My tummy's turnin' and I'm feelin kinda homesick
Too much pressure and I'm nervous
That's when the taxi man turned on the radio
And a Jay-Z song was on
And the Jay-Z song was on
And the Jay-Z song was on

You know that feeling. You land in a new city, and ClearChannel/Radio One ensures that the cabbie's station in New Orleans picks up right where Z-100 in Manhattan left off. It is comforting. Unfortunately, when a reporter last summer asked Miley what her favorite Hov song was, she said this: "I don't know, I didn't write the song, so I have no idea ... I've never heard a Jay-Z song."

I tried to stop listening to "Party in the USA" after that -- and I rarely take a stand when it comes to pop, because once you start being offended, it becomes hard to enjoy any of Dr. Luke or any other uber-successful pop songwriter's work -- but I couldn't. The song had already set up shop in my head and was open for business. This remix (language NSFW) is even better than the real thing, however, and it's an excellent example of lyricism at its actual best. Not at its most successfully mass-produced best, like Dr. Luke's spell-casting, formulaic simplicity, but, you know -- clever, Shakespeare-style poetry.
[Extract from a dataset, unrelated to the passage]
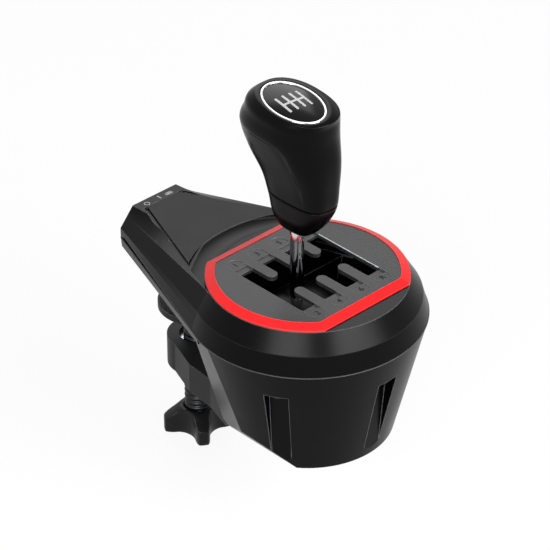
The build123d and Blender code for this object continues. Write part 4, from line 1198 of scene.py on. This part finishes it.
# %% Painted highlight skin on the last slot's wall
SLOT_HALF = 5.9
WALL_NEAR = -29.0
WALL_FAR = 25.5
WALL_STEPS = 12
HIGHLIGHT_SKIN_SINK = 0.1
HIGHLIGHT_SKIN_THICKNESS = 0.3
HIGHLIGHT_SKIN_FOOT = -2.8
HIGHLIGHT_SKIN_TOP = 0.02
HIGHLIGHT_SKIN_BEVEL_IN = 0.2
HIGHLIGHT_SKIN_BEVEL_DOWN = 0.3

wall_x = 1.5 * GATE_PITCH + SLOT_HALF
highlight_skin_profile = (
    (HIGHLIGHT_SKIN_SINK, HIGHLIGHT_SKIN_FOOT),
    (-HIGHLIGHT_SKIN_THICKNESS, HIGHLIGHT_SKIN_FOOT),
    (-HIGHLIGHT_SKIN_THICKNESS, HIGHLIGHT_SKIN_TOP - HIGHLIGHT_SKIN_BEVEL_DOWN),
    (-HIGHLIGHT_SKIN_THICKNESS + HIGHLIGHT_SKIN_BEVEL_IN, HIGHLIGHT_SKIN_TOP),
    (HIGHLIGHT_SKIN_SINK, HIGHLIGHT_SKIN_TOP),
)
wall_places = [WALL_NEAR + (WALL_FAR - WALL_NEAR) * k / WALL_STEPS for k in range(WALL_STEPS + 1)]
highlight_skin_rings = [[place(wall_x + out, y, up) for out, up in highlight_skin_profile] for y in wall_places]
add_piece(
    "slot_wall_highlight_skin", mesh_from_rings("slot_wall_highlight_skin", highlight_skin_rings), zinc_plate, "housing",
    smooth=False,
)
print("worn wall at x", wall_x)

# %% [markdown]
# ## Seam lip
#
# The cover ends in a thin lip over the lower housing, coloured paler as a painted highlight,
# which draws a light line round the cup. It follows the seam: an arc round the cup, then
# straight along both sides of the arm. A small profile is set across that path at each of its
# points, which keeps its corners square, as a round curve's bevel would not.

# %% Seam lip
SEAM_RADIUS = 77.9
SEAM_DROP = 29.5
ARM_ROOT = 26.3
ARM_ROOT_HALF = 73.3
ARM_TIP = 146.0
ARM_TIP_HALF = 30.5
LIP_IN = 0.5
LIP_OUT = 0.25
LIP_HALF_HEIGHT = 0.4
LIP_EDGE_HALF = 0.15
LIP_POINTS = 90

# The lip's paler colour, and the paler colour along its edges, are a painted highlight.
lip_highlight_plastic = moulded_plastic(
    "black_abs_painted_highlight", "#3c3c3e", "#6a6a6c", roughness=0.34, specular=0.20, edge_highlight_share=0.4
)


def seam_path():
    """The seam in plan, from the arm's tip on the right round the cup to the tip on the left."""
    start = math.atan2(ARM_ROOT, ARM_ROOT_HALF)
    sweep = math.pi + 2 * start
    turns = [start - sweep * k / LIP_POINTS for k in range(LIP_POINTS + 1)]
    arc = [Vector((SEAM_RADIUS * math.cos(t), SEAM_RADIUS * math.sin(t))) for t in turns]
    return [Vector((ARM_TIP_HALF, ARM_TIP))] + arc + [Vector((-ARM_TIP_HALF, ARM_TIP))]


spine = seam_path()
lip_profile = (
    (-LIP_IN, -LIP_HALF_HEIGHT), (LIP_OUT, -LIP_EDGE_HALF), (LIP_OUT, LIP_EDGE_HALF),
    (-LIP_IN, LIP_HALF_HEIGHT),
)
lip_rings = []
for k, point in enumerate(spine):
    ahead = spine[min(k + 1, len(spine) - 1)] - spine[max(k - 1, 0)]
    outward = Vector((-ahead.y, ahead.x)).normalized()
    corners = [(point + outward * out, up - SEAM_DROP) for out, up in lip_profile]
    lip_rings.append([place(p.x, p.y, up) for p, up in corners])
add_piece(
    "seam_lip", mesh_from_rings("seam_lip", lip_rings), lip_highlight_plastic, "housing",
    smooth=False,
)
print("lip rings:", len(lip_rings))

# %% [markdown]
# ## Marks on the arm
#
# The arm's tip carries three small pale marks for its lamp, switch and socket: a circle, a
# bar and a pill. Each is a closed loop, about a tenth of a millimetre high, on the arm's
# sloping top, and one that is an outline has an inner wall as well.

# %% Mark outlines
ARM_TOP_AT_ROOT = 3.0
ARM_TOP_AT_TIP = 9.2
MARK_RISE = 0.12
MARK_SINK = 0.1
MARK_POINTS = 40


def arm_top(y):
    """The height of the arm's flat top over the gate, in millimetres."""
    share = (y - ARM_ROOT) / (ARM_TIP - ARM_ROOT)
    return -ARM_TOP_AT_ROOT - (ARM_TOP_AT_TIP - ARM_TOP_AT_ROOT) * share


def mark_loop(middle, half_width, half_length, rise):
    """A rounded loop on the arm's top, round a middle, in metres."""
    radius = min(half_width, half_length)
    loop = []
    for i in range(MARK_POINTS):
        turn = 2 * math.pi * (i + 0.5) / MARK_POINTS
        x = radius * math.cos(turn) + math.copysign(half_width - radius, math.cos(turn))
        y = radius * math.sin(turn) + math.copysign(half_length - radius, math.sin(turn))
        loop.append(place(middle[0] + x, middle[1] + y, arm_top(middle[1] + y) + rise))
    return loop


print("arm's top at its tip:", round(arm_top(ARM_TIP), 1), "mm")

# %% [markdown]
# The marks' ink is a pale grey, matt enough not to flash. A mark with a wall thickness is an
# outline, and its rings come back to the first one instead of being closed by a face.

# %% Marks
pale_ink = printed_ink("screen_print_ink_pale", "#8a8a8c", "#b0b0b2", roughness=0.45)


def add_mark(name, middle, half_width, half_length, wall=None):
    """A printed mark: solid, or an outline if a wall thickness is given."""
    outer = (middle, half_width, half_length)
    rings = [mark_loop(*outer, -MARK_SINK), mark_loop(*outer, MARK_RISE)]
    if wall:
        inner = (middle, half_width - wall, half_length - wall)
        rings += [mark_loop(*inner, MARK_RISE), mark_loop(*inner, -MARK_SINK), rings[0]]
    mesh = mesh_from_rings(name, rings, not wall, not wall)
    add_piece(name, mesh, pale_ink, "housing", smooth=False)


PILL_MIDDLE = (8.0, 140.5)
add_mark("mark_circle", (-11.3, 140.7), half_width=2.1, half_length=2.1, wall=0.55)
add_mark("mark_bar", (0.0, 141.2), half_width=0.5, half_length=2.2)
add_mark("mark_pill", PILL_MIDDLE, half_width=2.9, half_length=1.5, wall=0.5)
add_mark("mark_pill_core", PILL_MIDDLE, half_width=1.9, half_length=0.6)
I have one other thing to say about "Tik Tok" to Dr. Luke: This 'Tik Tok' you refer to -- is it perchance the robotic character from The Land of Oz? You know, the first robot to appear in modern English literature? The one who operates via three wind-up keys, which he cannot turn on his own?

1. Thinking

2. Speech

3. Walking

Is that him? Because if so, then now I know your secret, you ironic genius of geniuses! Congratulations on your well-deserved ASCAP.